As we have noted in connection with the Alien Tort Stature, when a plaintiff's path forward is blocked under federal law, the lawsuits will either flow down (to state law) or out (to non-U.S. courts)--unless they're blocked again. A broad swath of Morrison state claims may be preempted under the Securities Litigation Uniform Standards Act or the Class Action Fairness Act, based on a pair of California district court rulings in favor of Toyota, and a New York district court ruling in favor of the Kingate feeder fund. None of those three rulings are under appeal.

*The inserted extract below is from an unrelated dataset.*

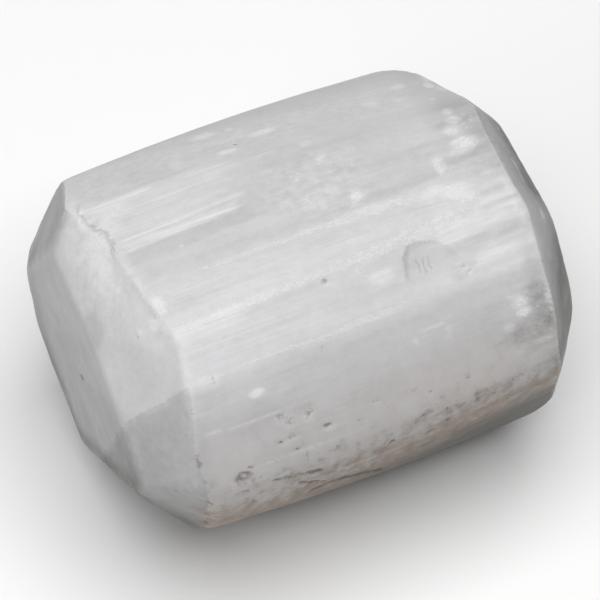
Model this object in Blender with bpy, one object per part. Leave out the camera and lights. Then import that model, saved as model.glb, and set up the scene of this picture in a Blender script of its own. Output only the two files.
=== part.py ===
"""Polished selenite (satin spar) stone: one short, fat, faceted barrel of fibrous gypsum.

The stone's length, and its fibres, run along X. It rests on a flat worn face at Z = 0, and the
origin is under the middle of the stone. The script works in millimetres and scales once at the end.
"""
import math

import bmesh
import bpy
import numpy as np
from mathutils import Matrix, Vector

METRES_PER_MM = 0.001

# Every ground face is a plane: (turn, lean, reach).
# turn: degrees about the stone's length, from the front (-Y) up over the top (+Z at 90).
# lean: degrees that the face's outward direction swings from square to the length towards +X.
# reach: millimetres from the grinding centre to the plane.
LONG_FACES = {
    "front": (-19, 2, 14.00),
    "front_lower_shoulder": (33, 2, 14.20),
    "front_upper_shoulder": (47, 2, 14.30),
    "top_front": (84, 1, 13.45),
    "top_back": (93, 1, 12.90),
    "back_shoulder": (123, 4, 12.90),
    "back": (170, -4, 14.00),
    "back_low": (206, 0, 13.80),
    "back_under": (238, 0, 13.75),
    "rest": (270, 0, 13.35),
    "front_under": (311, -4, 13.85),
}
END_FACES = {
    "left_end": (0, -90, 17.25),
    "left_top_bevel": (78, -55, 18.75),
    "left_front_bevel": (53, -58, 18.55),
    "left_low_front_bevel": (-25, -40, 18.70),
    "left_under_front_bevel": (-56, -52, 17.90),
    "left_under_back_bevel": (-120, -59, 19.00),
    "left_low_back_bevel": (200, -61, 19.80),
    "left_back_bevel": (149, -54, 19.35),
    "right_end": (0, 90, 17.55),
    "right_top_bevel": (85, 58, 18.75),
    "right_front_bevel": (40, 55, 19.30),
    "right_mid_front_bevel": (20, 55, 19.60),
    "right_low_front_bevel": (-11, 54, 19.60),
    "right_under_front_bevel": (-71, 57, 18.45),
    "right_under_back_bevel": (-130, 58, 19.35),
    "right_low_back_bevel": (178, 53, 18.25),
    "right_back_bevel": (128, 50, 18.60),
    "right_back_shoulder": (129, 26, 17.80),
}
REST_WEAR = 0.15                        # worn off the rest face, which makes it truly flat
# Where the grinding centre sits over the origin, which is under the middle of the stone.
GRINDING_CENTRE = Vector((-0.15, 0.37, LONG_FACES["rest"][2] - REST_WEAR))

# Tumbling rounds the ridges between the long faces: the higher the power, the crisper the ridge.
RIDGE_POWER = 20.0
BARREL_SWELL = 0.03                     # share by which the sides draw in at SWELL_LENGTH from the middle
SWELL_LENGTH = 13.8
SETTLING_ROUNDS = 6                     # the radius changes the swell's share, so it is worked out in rounds

# The blank that is shaped: a drum a little longer than the stone.
BLANK_RADIUS = 14.0
BLANK_LENGTH = 38.0
BLANK_SIDES = 96
BLANK_SLICES = 22

WELD_DISTANCE = 0.02                    # slivers left where two cuts meet are merged below this

STONE_COLOUR = (0.60, 0.60, 0.585, 1.0)
STONE_ROUGHNESS = 0.32
SMOOTH_ANGLE = math.radians(14.0)


def outward(turn, lean):
    """Outward direction of a ground face."""
    turn = math.radians(turn)
    lean = math.radians(lean)
    across = math.cos(lean)
    return Vector((math.sin(lean), -across * math.cos(turn), across * math.sin(turn)))


def tumbled_radius(x, around, normals, reaches):
    """Distance from the stone's length to its tumbled side, at place x and angle around.

    A point's nearness to a plane is 1 on the plane. The side is where the nearnesses to all the
    planes, added with a high power, make 1, so it follows each plane and rounds the ridges.
    """
    draw_in = 1.0 + BARREL_SWELL * (x / SWELL_LENGTH) ** 2
    radius = BLANK_RADIUS
    for _ in range(SETTLING_ROUNDS):
        point = np.array((x, -radius * math.cos(around), radius * math.sin(around)))
        nearness = np.maximum(normals @ point, 0.0) / reaches * draw_in
        radius /= (nearness ** RIDGE_POWER).sum() ** (1.0 / RIDGE_POWER)
    return radius


def make_blank(shape):
    """A drum along X, sliced across so that its side can swell."""
    bmesh.ops.create_cone(
        shape, cap_ends=True, cap_tris=False, segments=BLANK_SIDES,
        radius1=BLANK_RADIUS, radius2=BLANK_RADIUS, depth=BLANK_LENGTH,
        matrix=Matrix.Rotation(math.radians(90.0), 4, "Y"),
    )
    half = BLANK_LENGTH / 2.0
    staves = [edge for edge in shape.edges if abs(edge.verts[0].co.x - edge.verts[1].co.x) > half]
    bmesh.ops.subdivide_edges(shape, edges=staves, cuts=BLANK_SLICES)


def tumble(shape):
    """Moves the drum's side to the soft ridges and shallow faces of the tumbled barrel."""
    normals = np.array([outward(turn, lean) for turn, lean, _ in LONG_FACES.values()])
    reaches = np.array([reach for _, _, reach in LONG_FACES.values()])
    for vert in shape.verts:
        around = math.atan2(vert.co.z, -vert.co.y)
        radius = tumbled_radius(vert.co.x, around, normals, reaches)
        vert.co.y = -radius * math.cos(around)
        vert.co.z = radius * math.sin(around)


def grind(shape, direction, reach):
    """Cuts one flat face: everything further out than reach along direction goes."""
    cut = bmesh.ops.bisect_plane(
        shape, geom=shape.verts[:] + shape.edges[:] + shape.faces[:], dist=0.0001,
        plane_co=direction * reach, plane_no=direction, clear_outer=True,
    )
    rim = [item for item in cut["geom_cut"] if isinstance(item, bmesh.types.BMEdge)]
    bmesh.ops.edgeloop_fill(shape, edges=rim)


def grind_stone():
    """The whole stone as a mesh in metres, resting on Z = 0."""
    shape = bmesh.new()
    make_blank(shape)
    tumble(shape)
    for turn, lean, reach in END_FACES.values():
        grind(shape, outward(turn, lean), reach)
    rest_turn, rest_lean, rest_reach = LONG_FACES["rest"]
    grind(shape, outward(rest_turn, rest_lean), rest_reach - REST_WEAR)
    bmesh.ops.remove_doubles(shape, verts=shape.verts, dist=WELD_DISTANCE)
    bmesh.ops.dissolve_degenerate(shape, edges=shape.edges, dist=WELD_DISTANCE)
    bmesh.ops.translate(shape, verts=shape.verts, vec=GRINDING_CENTRE)
    bmesh.ops.scale(shape, verts=shape.verts, vec=Vector((METRES_PER_MM,) * 3))
    bmesh.ops.recalc_face_normals(shape, faces=shape.faces)
    mesh = bpy.data.meshes.new("selenite_stone")
    shape.to_mesh(mesh)
    shape.free()
    mesh.shade_smooth()
    mesh.set_sharp_from_angle(angle=SMOOTH_ANGLE)
    return mesh


def stone_material():
    """Milky white satin spar with a soft polish."""
    material = bpy.data.materials.new("milky_selenite")
    material.use_nodes = True
    shader = material.node_tree.nodes["Principled BSDF"]
    shader.inputs["Base Color"].default_value = STONE_COLOUR
    shader.inputs["Roughness"].default_value = STONE_ROUGHNESS
    shader.inputs["Metallic"].default_value = 0.0
    return material


for old_object in list(bpy.data.objects):
    bpy.data.objects.remove(old_object)

parts = bpy.data.collections.new("selenite_barrel_stone")
bpy.context.scene.collection.children.link(parts)
stone = bpy.data.objects.new("selenite_stone", grind_stone())
stone.data.materials.append(stone_material())
parts.objects.link(stone)
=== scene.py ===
import math

import bmesh
import bpy
import numpy as np
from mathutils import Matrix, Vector, noise


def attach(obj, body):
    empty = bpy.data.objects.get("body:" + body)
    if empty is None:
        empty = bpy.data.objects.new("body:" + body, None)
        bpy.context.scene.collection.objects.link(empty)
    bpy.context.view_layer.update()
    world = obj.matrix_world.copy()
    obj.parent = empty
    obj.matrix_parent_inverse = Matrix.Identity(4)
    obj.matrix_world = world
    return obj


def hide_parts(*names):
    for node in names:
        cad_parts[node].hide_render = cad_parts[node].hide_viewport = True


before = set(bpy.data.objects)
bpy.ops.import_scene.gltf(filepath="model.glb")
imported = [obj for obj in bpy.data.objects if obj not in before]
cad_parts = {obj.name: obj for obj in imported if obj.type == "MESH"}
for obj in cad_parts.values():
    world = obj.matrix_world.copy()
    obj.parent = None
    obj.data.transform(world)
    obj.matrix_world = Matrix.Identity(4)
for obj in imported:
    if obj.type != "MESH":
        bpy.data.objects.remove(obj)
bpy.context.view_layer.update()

# ------------------------------------------------------------------------------------------------
# The ground block. The real stone is one lump of satin spar, a gypsum whose fibres all run one way.
# It was sawn across the fibres, ground to shallow faces along its length, bevelled at both ends and
# tumbled until the long ridges went soft. It is worked in millimetres from the grinding centre.
# ------------------------------------------------------------------------------------------------
MM = 0.001
# Faces as (turn, lean, reach): degrees about the length from the front up over the top, degrees
# towards the right end, and millimetres from the grinding centre. They are the frame's own faces.
REST_REACH = 13.35
LONG_FACES = (
    (-19, 2, 14.00), (33, 2, 14.20), (47, 2, 14.30), (84, 1, 13.45), (93, 1, 12.90), (123, 4, 12.90),
    (170, -4, 14.00), (206, 0, 13.80), (238, 0, 13.75), (270, 0, REST_REACH), (311, -4, 13.85),
)
LEFT_FACES = (
    (0, -90, 17.25), (78, -55, 18.75), (53, -58, 18.55), (-25, -40, 18.70), (-56, -52, 17.90),
    (-120, -59, 19.00), (200, -61, 19.80), (149, -54, 19.35),
)
RIGHT_FACES = (
    (0, 90, 17.55), (85, 58, 18.75), (40, 55, 19.30), (20, 55, 19.60), (-11, 54, 19.60),
    (-71, 57, 18.45), (-130, 58, 19.35), (178, 53, 18.25), (128, 50, 18.60), (129, 26, 17.80),
)
REST_WEAR = 0.15                        # worn off the rest face, which makes it flat
GRINDING_CENTRE = np.array((-0.15, 0.37, REST_REACH - REST_WEAR))
RIDGE_POWER = 20.0                      # the higher, the crisper the ridges along the stone
EDGE_POWER = 150.0                      # the same for the edges of the bevels
BARREL_SWELL = 0.03                     # share by which the sides draw in at SWELL_LENGTH
SWELL_LENGTH = 13.8
BLOCK_HALF = 10.0
BLOCK_STRETCH = 1.25
BLOCK_CUTS = 124
GRINDING_PASSES = 6                     # each pass brings the skin nearer to the ground faces


def outward(turn, lean):
    """Outward direction of a ground face."""
    turn, lean = math.radians(turn), math.radians(lean)
    return math.sin(lean), -math.cos(lean) * math.cos(turn), math.cos(lean) * math.sin(turn)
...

Even so, plaintiffs are pursuing in state court at least three major cases that were dismissed under Morrison: against Porsche, BP, and Goldman Sachs. Of the ten hedge funds that sued Porsche in federal court, five refiled in state court, claiming about half of the $2-plus billion originally sought, because only those five funds can allege a fraudulent miscommunication in New York, which may be essential to stating a claim under New York law. "In a case where Morrison would otherwise prohibit a securities action," said plaintiffs' lawyer J.B. Heaton of Bartlit Beck, "it's a special set of facts that give you a viable state common law fraud action." In addition to advancing choice of law arguments, defendants will routinely challenge state Morrison claims under the doctrine of forum non conveniens; and at least when the claims are grounded in a statute, defendants may push for new limits on the extraterritorial reach of state courts.
If state Morrison suits falter, that leaves Morrison suits abroad. Will another nation emerge as the Shangri-la of global class actions? The Global Lawyer will investigate in a future column.